Find eigenvalues and eigenvectors of  the matrix $\begin{pmatrix} 1 & 6 & 0 \\ 0 & 2 & 1 \\ 0 & 1 & 2 \end{pmatrix} $ 

(i) To find the eigenvalues we should set
\[\text{det}(A-\lambda I)=0.\]
Hence
\[\begin{vmatrix} 1-\lambda & 6 & 0 \\ 0 & 2-\lambda & 1 \\ 0 & 1 & 2-\lambda \end{vmatrix}=(1-\lambda) \begin{vmatrix} 2-\lambda & 1 \\ 1& 2-\lambda \end{vmatrix} \]
\[=(1-\lambda)((2-\lambda)(2-\lambda)-1)=(1-\lambda)(\lambda^2-4\lambda+3)\]
\[=(1-\lambda)(1-\lambda)(\lambda-3)=0\]
\[\Rightarrow \lambda_1=\lambda_2=1, \lambda_3=3.\]
(ii) Next we find the eigenvectors for $\lambda_1=\lambda_2=1$. 
\[(A-I)v_1=0      \Rightarrow\]
\[\begin{pmatrix} 0 & 6 & 0 & 0 \\ 0 & 1 & 1 &0 \\ 0 & 1 & 1 & 0 \end{pmatrix}     \]
$-R_2+R_3 \rightarrow R_3$ gives 
\[\begin{pmatrix} 0 & 6 & 0 & 0 \\ 0 & 1 & 1 &0 \\ 0 & 0 & 0 & 0 \end{pmatrix}. \]
Hence 
\[6y=0    \text{and}   y+z=0  \Rightarrow y=z=0.\]

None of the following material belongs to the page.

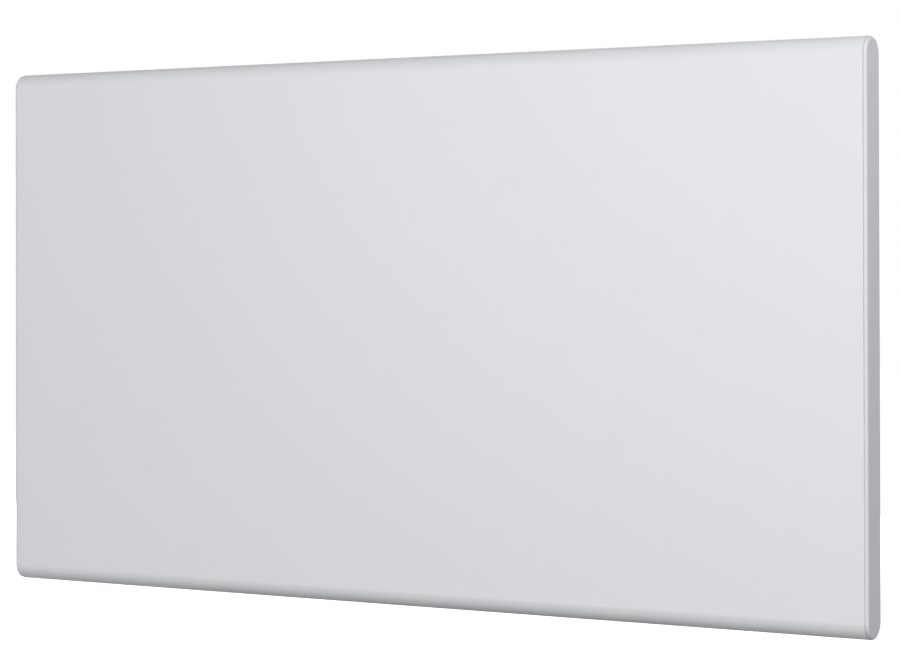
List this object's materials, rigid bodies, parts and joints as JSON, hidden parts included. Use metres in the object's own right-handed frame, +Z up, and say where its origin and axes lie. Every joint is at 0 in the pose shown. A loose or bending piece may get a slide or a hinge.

$x$ is a free variable, and we can take $x=1$. So there is only one linearly independent eigenvector 
\[v= \begin{pmatrix} 1 \\ 0 \\ 0 \end{pmatrix}. \]

(iii) We can similarly compute the eigenvalues for $\lambda_3=3.$. \[(A-I)v_3=0 \Rightarrow\] \[\begin{pmatrix} -2 & 6 & 0 & 0 \\ 0 & -1 & 1 &0 \\ 0 & 1 & -1 & 0 \end{pmatrix} \] $R_2+R_3 \rightarrow R_3$ gives \[\begin{pmatrix} -2 & 6 & 0 & 0 \\ 0 & -1 & 1 &0 \\ 0 & 0 & 0 & 0 \end{pmatrix}. \] Hence \[x=3y    \text{and}    y=z \Rightarrow y=z=0.\] $z$ is a free variable, and we can take $z=1$. So there is only one linearly independent eigenvector \[v_3= \begin{pmatrix} 3\\ 1 \\ 1\end{pmatrix}. \]